▶ Data shown
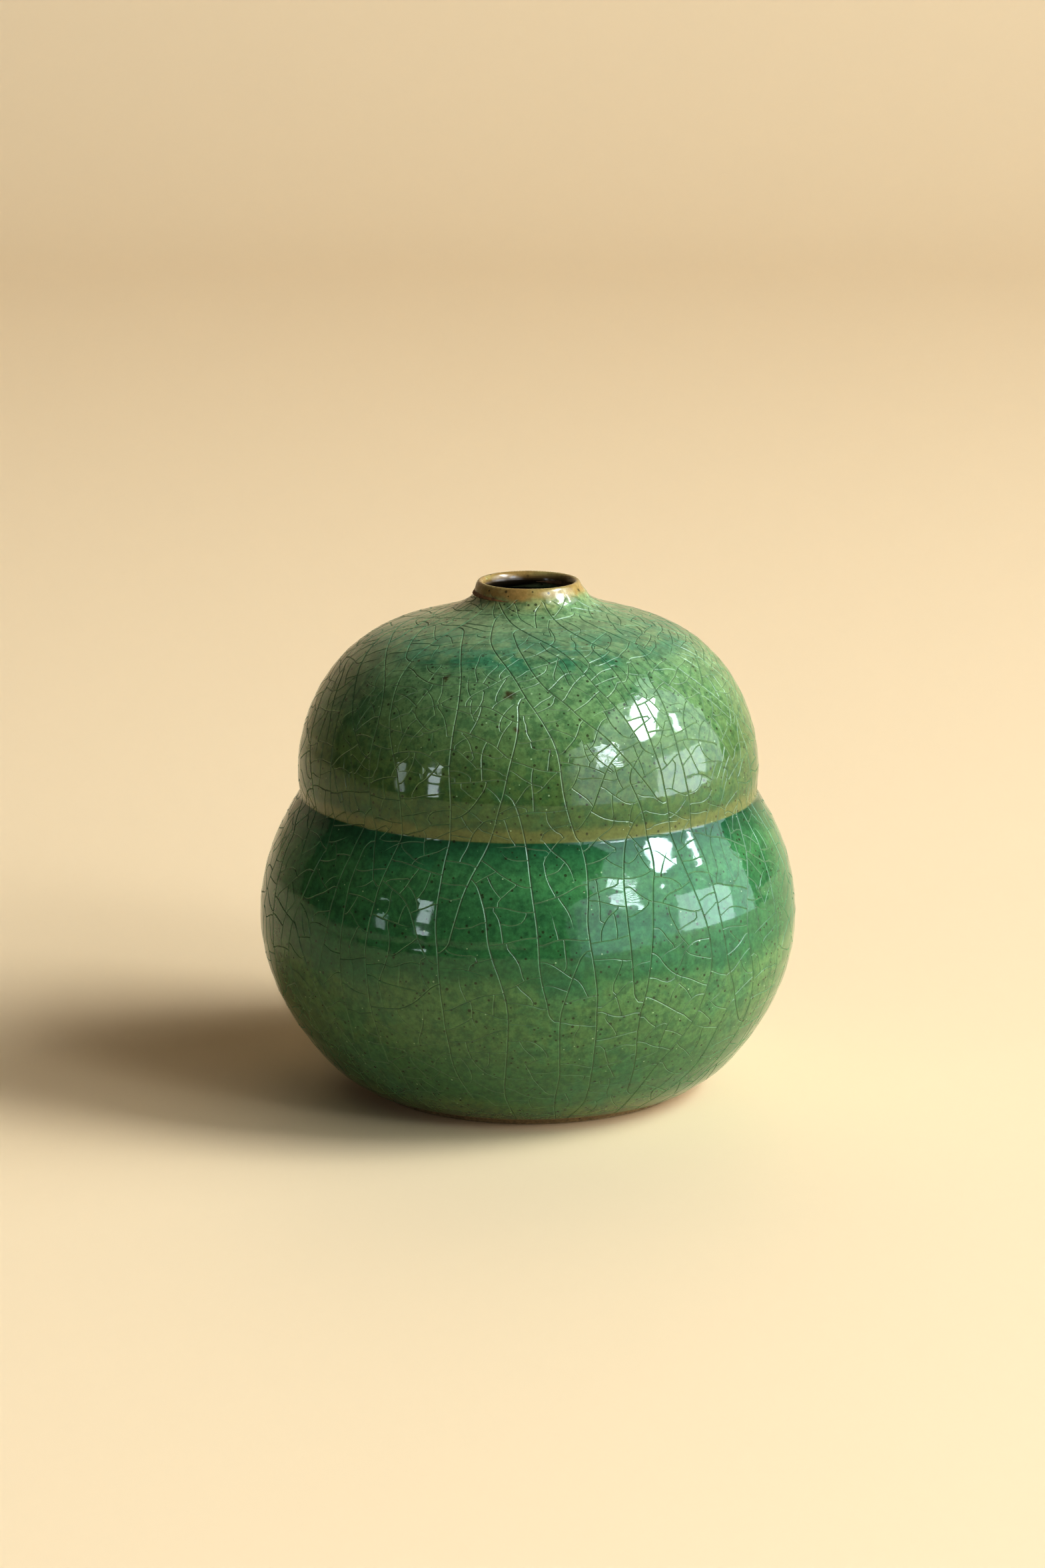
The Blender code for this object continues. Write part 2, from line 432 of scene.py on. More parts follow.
def craze(ground):
    """The whole web: long lines first, then ever shorter ones that end on those before them."""
    dice = random.Random(SEED)
    web = Web()
    for rank, (widen, tries, wander, longest) in enumerate(PASSES):
        long_line = rank == 0
        for _ in range(tries):
            u = dice.uniform(-HALF_TURN, HALF_TURN)
            v = dice.uniform(ground.low, ground.lip)
            height, scale = ground.height(v), ground.scale(v)
            if dice.random() > scale * scale or height > START_TOP:
                continue
            room = cell_size(height) * widen / scale
            if web.nearest(u, v, room)[1] is not None:
                continue
            length = longest * dice.uniform(0.45, 1.0)
            if long_line:
                heading = flow(height) + dice.gauss(0.0, 0.25)
            else:
                way = web.nearest(u, v, min(3.0 * room, 30.0))[1]
                heading = dice.uniform(0.0, math.pi) if way is None else math.atan2(way[1], way[0])
                heading += dice.gauss(0.0, 0.3)
                if dice.random() < 0.28:
                    length = dice.uniform(1.5, 5.0)
            start, back = (u, v), heading + math.pi
            ahead, met = grow(web, ground, start, heading, wander, length, long_line, dice)
            behind, met_behind = grow(web, ground, start, back, wander, length, long_line, dice)
            web.lay(behind[:0:-1] + ahead, rank, (met_behind, met))
    return web.lines


# ---------------------------------------------------------------- skin meshes


def strengths(count, joined):
    """How fully a craze line is open at each of its points: it closes towards an end that meets nothing."""
    steps = 0.15 + 0.28 * np.arange(count)
    share = np.ones(count)
    if not joined[0]:
        share = np.minimum(share, steps)
    if not joined[1]:
        share = np.minimum(share, steps[::-1])
    return share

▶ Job
Reproduce each line verbatim.

▶ Solved exercise
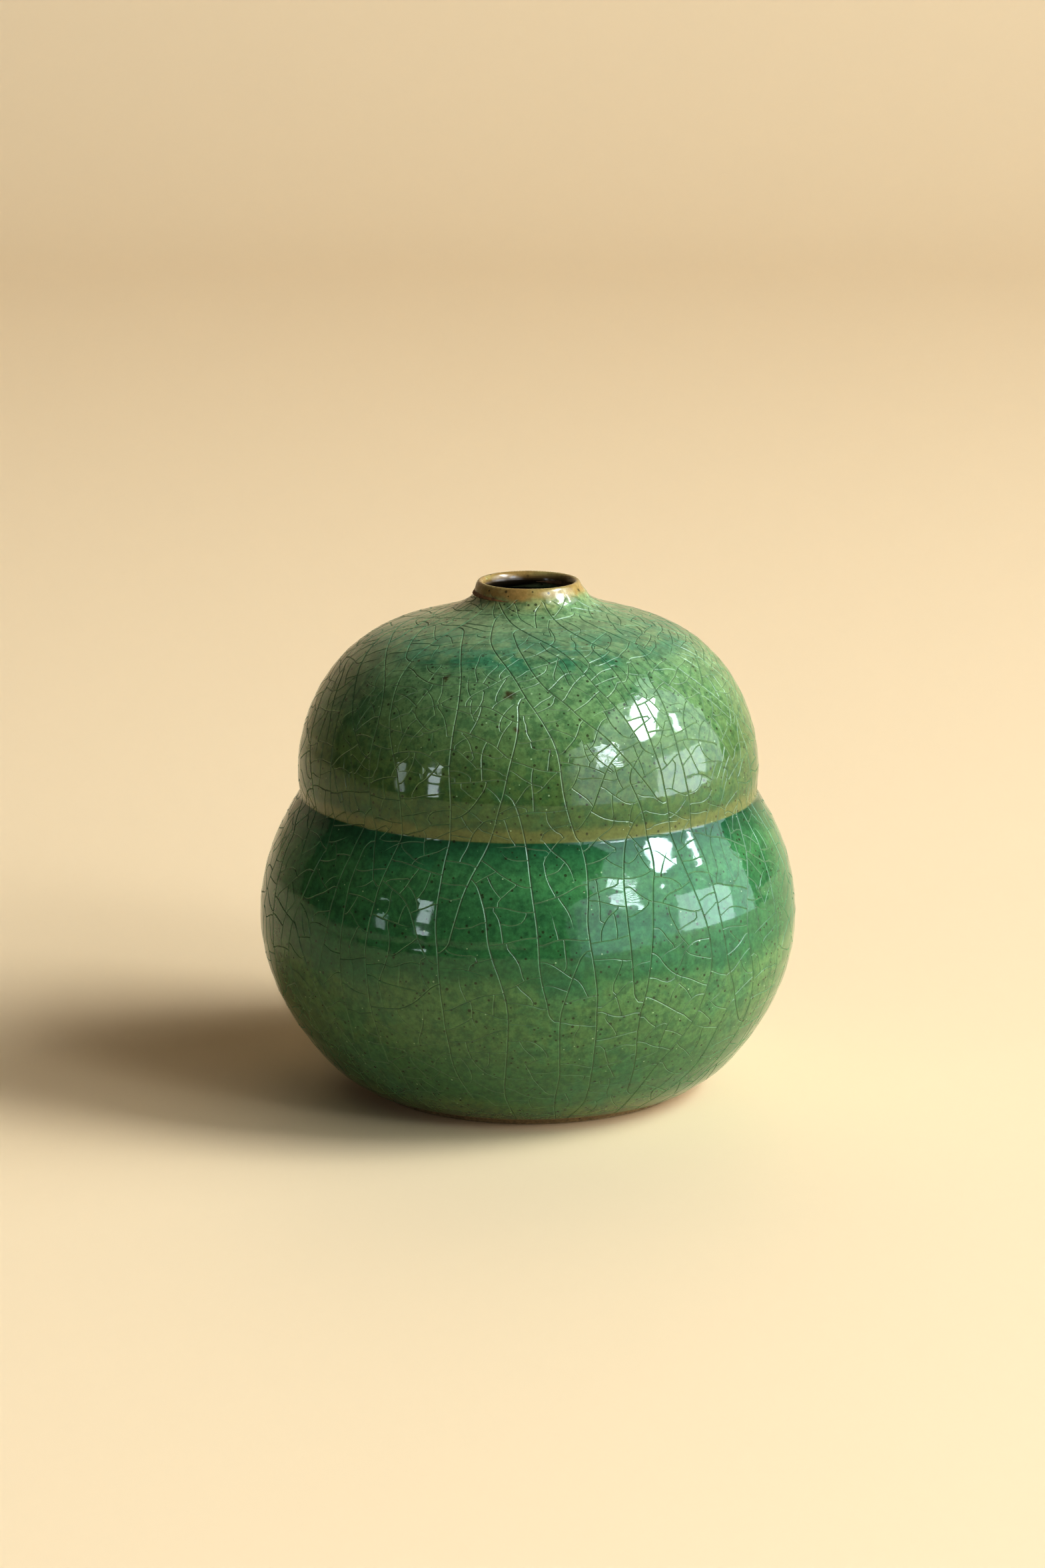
The Blender code for this object continues. Write part 2, from line 432 of scene.py on. More parts follow.
def craze(ground):
    """The whole web: long lines first, then ever shorter ones that end on those before them."""
    dice = random.Random(SEED)
    web = Web()
    for rank, (widen, tries, wander, longest) in enumerate(PASSES):
        long_line = rank == 0
        for _ in range(tries):
            u = dice.uniform(-HALF_TURN, HALF_TURN)
            v = dice.uniform(ground.low, ground.lip)
            height, scale = ground.height(v), ground.scale(v)
            if dice.random() > scale * scale or height > START_TOP:
                continue
            room = cell_size(height) * widen / scale
            if web.nearest(u, v, room)[1] is not None:
                continue
            length = longest * dice.uniform(0.45, 1.0)
            if long_line:
                heading = flow(height) + dice.gauss(0.0, 0.25)
            else:
                way = web.nearest(u, v, min(3.0 * room, 30.0))[1]
                heading = dice.uniform(0.0, math.pi) if way is None else math.atan2(way[1], way[0])
                heading += dice.gauss(0.0, 0.3)
                if dice.random() < 0.28:
                    length = dice.uniform(1.5, 5.0)
            start, back = (u, v), heading + math.pi
            ahead, met = grow(web, ground, start, heading, wander, length, long_line, dice)
            behind, met_behind = grow(web, ground, start, back, wander, length, long_line, dice)
            web.lay(behind[:0:-1] + ahead, rank, (met_behind, met))
    return web.lines


# ---------------------------------------------------------------- skin meshes


def strengths(count, joined):
    """How fully a craze line is open at each of its points: it closes towards an end that meets nothing."""
    steps = 0.15 + 0.28 * np.arange(count)
    share = np.ones(count)
    if not joined[0]:
        share = np.minimum(share, steps)
    if not joined[1]:
        share = np.minimum(share, steps[::-1])
    return share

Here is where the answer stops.